Information supplied:
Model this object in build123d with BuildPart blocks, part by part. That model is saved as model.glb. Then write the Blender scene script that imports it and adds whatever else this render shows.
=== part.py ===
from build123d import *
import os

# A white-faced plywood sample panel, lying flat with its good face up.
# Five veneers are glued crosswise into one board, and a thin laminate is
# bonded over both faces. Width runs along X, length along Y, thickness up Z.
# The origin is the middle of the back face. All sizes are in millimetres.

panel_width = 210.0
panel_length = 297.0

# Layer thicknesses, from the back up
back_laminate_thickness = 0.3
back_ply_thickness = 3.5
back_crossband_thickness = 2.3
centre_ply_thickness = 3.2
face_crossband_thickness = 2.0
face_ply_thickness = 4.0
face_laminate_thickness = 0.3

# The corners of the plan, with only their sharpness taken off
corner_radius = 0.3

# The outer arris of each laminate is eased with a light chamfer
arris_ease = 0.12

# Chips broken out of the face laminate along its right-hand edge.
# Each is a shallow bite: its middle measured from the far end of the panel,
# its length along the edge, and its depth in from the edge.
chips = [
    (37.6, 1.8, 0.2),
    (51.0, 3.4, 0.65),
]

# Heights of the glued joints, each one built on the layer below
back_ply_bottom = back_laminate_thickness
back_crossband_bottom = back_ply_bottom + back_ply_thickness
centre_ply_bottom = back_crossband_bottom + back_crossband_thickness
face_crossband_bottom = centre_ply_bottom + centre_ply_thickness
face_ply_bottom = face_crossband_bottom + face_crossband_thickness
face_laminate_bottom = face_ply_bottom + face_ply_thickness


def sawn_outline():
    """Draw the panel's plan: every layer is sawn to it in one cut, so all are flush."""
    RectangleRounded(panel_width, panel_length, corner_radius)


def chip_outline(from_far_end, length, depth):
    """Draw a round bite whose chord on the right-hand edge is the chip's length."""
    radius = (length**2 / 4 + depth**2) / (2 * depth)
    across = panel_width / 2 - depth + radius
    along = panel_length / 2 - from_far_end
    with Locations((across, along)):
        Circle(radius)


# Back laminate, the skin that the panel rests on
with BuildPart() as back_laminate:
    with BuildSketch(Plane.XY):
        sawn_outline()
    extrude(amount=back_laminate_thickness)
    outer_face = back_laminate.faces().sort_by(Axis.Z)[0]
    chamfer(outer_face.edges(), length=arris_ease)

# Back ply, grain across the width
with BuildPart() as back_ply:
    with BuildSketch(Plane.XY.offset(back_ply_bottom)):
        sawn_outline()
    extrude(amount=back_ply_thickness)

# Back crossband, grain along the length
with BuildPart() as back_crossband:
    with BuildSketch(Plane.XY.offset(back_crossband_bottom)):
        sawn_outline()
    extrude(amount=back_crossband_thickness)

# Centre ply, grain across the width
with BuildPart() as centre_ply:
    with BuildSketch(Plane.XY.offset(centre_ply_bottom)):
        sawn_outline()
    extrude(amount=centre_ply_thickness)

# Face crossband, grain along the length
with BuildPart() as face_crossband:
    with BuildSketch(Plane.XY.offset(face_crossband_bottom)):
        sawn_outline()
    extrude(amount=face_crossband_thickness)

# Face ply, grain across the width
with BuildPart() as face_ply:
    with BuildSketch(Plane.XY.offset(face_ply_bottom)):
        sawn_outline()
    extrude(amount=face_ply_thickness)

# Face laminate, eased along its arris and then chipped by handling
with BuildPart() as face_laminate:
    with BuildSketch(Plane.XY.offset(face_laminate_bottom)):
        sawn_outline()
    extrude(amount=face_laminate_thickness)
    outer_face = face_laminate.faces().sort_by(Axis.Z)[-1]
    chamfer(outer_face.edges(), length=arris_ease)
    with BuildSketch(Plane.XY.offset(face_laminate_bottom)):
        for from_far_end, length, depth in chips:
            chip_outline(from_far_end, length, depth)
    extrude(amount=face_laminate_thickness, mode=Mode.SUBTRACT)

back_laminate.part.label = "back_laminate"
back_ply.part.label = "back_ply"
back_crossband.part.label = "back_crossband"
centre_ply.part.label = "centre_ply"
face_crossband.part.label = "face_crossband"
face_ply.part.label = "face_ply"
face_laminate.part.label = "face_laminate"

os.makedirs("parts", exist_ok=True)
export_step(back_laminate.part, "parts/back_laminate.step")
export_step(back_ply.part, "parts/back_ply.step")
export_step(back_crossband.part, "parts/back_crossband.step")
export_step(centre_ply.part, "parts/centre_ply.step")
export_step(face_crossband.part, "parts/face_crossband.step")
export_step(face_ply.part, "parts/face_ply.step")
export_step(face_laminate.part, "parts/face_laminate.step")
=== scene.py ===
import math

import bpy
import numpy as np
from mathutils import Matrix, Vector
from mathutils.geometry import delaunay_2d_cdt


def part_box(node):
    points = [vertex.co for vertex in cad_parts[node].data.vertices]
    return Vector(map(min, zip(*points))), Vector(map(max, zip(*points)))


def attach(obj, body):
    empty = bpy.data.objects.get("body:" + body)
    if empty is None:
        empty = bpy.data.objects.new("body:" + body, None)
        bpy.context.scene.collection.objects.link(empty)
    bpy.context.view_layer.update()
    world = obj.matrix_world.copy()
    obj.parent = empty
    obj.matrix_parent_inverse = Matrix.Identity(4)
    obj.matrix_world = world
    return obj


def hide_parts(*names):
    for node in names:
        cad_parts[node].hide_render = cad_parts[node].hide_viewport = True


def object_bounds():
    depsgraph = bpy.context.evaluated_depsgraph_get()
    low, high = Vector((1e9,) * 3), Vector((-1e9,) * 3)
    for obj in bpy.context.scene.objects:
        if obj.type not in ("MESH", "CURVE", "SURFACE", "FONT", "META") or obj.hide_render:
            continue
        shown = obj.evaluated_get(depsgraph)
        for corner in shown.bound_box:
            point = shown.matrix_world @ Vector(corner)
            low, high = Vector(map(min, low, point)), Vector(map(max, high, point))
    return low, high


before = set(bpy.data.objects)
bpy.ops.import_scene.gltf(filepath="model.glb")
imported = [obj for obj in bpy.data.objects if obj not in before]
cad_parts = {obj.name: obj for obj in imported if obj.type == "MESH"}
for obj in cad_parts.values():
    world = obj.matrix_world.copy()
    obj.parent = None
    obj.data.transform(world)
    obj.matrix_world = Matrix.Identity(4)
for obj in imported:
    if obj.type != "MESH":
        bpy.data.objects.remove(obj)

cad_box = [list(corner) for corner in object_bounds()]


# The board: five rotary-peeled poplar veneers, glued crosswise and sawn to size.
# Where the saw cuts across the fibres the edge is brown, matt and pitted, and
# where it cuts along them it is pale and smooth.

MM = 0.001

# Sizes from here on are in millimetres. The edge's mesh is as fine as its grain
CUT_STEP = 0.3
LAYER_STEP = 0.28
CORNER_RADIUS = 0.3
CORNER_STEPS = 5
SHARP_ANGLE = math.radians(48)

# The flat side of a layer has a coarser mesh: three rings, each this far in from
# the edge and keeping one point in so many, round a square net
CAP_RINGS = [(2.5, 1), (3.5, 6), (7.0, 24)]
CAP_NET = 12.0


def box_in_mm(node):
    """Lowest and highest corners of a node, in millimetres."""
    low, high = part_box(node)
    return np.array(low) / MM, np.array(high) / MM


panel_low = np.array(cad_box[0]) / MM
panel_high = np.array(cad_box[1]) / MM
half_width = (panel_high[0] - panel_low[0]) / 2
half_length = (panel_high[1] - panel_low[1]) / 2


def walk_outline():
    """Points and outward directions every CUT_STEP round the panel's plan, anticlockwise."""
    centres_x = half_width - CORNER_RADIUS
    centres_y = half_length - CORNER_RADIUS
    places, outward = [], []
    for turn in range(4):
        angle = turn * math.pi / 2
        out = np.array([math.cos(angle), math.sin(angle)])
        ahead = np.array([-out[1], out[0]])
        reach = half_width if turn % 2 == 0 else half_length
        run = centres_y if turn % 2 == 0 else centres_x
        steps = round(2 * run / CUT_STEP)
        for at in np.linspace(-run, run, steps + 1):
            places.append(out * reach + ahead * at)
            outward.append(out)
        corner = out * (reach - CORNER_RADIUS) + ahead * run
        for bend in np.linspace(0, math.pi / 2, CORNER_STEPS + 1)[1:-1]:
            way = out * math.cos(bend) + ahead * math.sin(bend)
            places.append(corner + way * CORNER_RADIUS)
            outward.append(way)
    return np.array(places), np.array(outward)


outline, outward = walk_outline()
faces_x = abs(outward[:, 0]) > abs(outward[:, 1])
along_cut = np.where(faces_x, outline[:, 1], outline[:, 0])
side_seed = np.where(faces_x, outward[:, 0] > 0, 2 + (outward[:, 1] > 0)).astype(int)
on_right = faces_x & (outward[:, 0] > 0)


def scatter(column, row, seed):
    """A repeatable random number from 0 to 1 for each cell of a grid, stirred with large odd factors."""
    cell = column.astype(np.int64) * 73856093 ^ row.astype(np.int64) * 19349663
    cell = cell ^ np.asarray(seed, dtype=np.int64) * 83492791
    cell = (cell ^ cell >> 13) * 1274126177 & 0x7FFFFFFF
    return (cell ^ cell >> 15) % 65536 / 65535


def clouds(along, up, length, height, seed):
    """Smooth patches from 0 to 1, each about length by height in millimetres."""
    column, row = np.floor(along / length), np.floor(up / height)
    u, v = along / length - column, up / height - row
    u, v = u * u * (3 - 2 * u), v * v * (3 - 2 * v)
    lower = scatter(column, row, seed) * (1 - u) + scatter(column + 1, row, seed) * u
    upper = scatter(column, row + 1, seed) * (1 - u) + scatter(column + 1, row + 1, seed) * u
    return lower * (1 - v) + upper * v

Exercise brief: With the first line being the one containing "shown = obj.evaluated_get(depsgraph)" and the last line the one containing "SHARP_ANGLE = math.radians(48)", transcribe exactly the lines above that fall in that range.

Exercise response:
        shown = obj.evaluated_get(depsgraph)
        for corner in shown.bound_box:
            point = shown.matrix_world @ Vector(corner)
            low, high = Vector(map(min, low, point)), Vector(map(max, high, point))
    return low, high


before = set(bpy.data.objects)
bpy.ops.import_scene.gltf(filepath="model.glb")
imported = [obj for obj in bpy.data.objects if obj not in before]
cad_parts = {obj.name: obj for obj in imported if obj.type == "MESH"}
for obj in cad_parts.values():
    world = obj.matrix_world.copy()
    obj.parent = None
    obj.data.transform(world)
    obj.matrix_world = Matrix.Identity(4)
for obj in imported:
    if obj.type != "MESH":
        bpy.data.objects.remove(obj)

cad_box = [list(corner) for corner in object_bounds()]


# The board: five rotary-peeled poplar veneers, glued crosswise and sawn to size.
# Where the saw cuts across the fibres the edge is brown, matt and pitted, and
# where it cuts along them it is pale and smooth.

MM = 0.001

# Sizes from here on are in millimetres. The edge's mesh is as fine as its grain
CUT_STEP = 0.3
LAYER_STEP = 0.28
CORNER_RADIUS = 0.3
CORNER_STEPS = 5
SHARP_ANGLE = math.radians(48)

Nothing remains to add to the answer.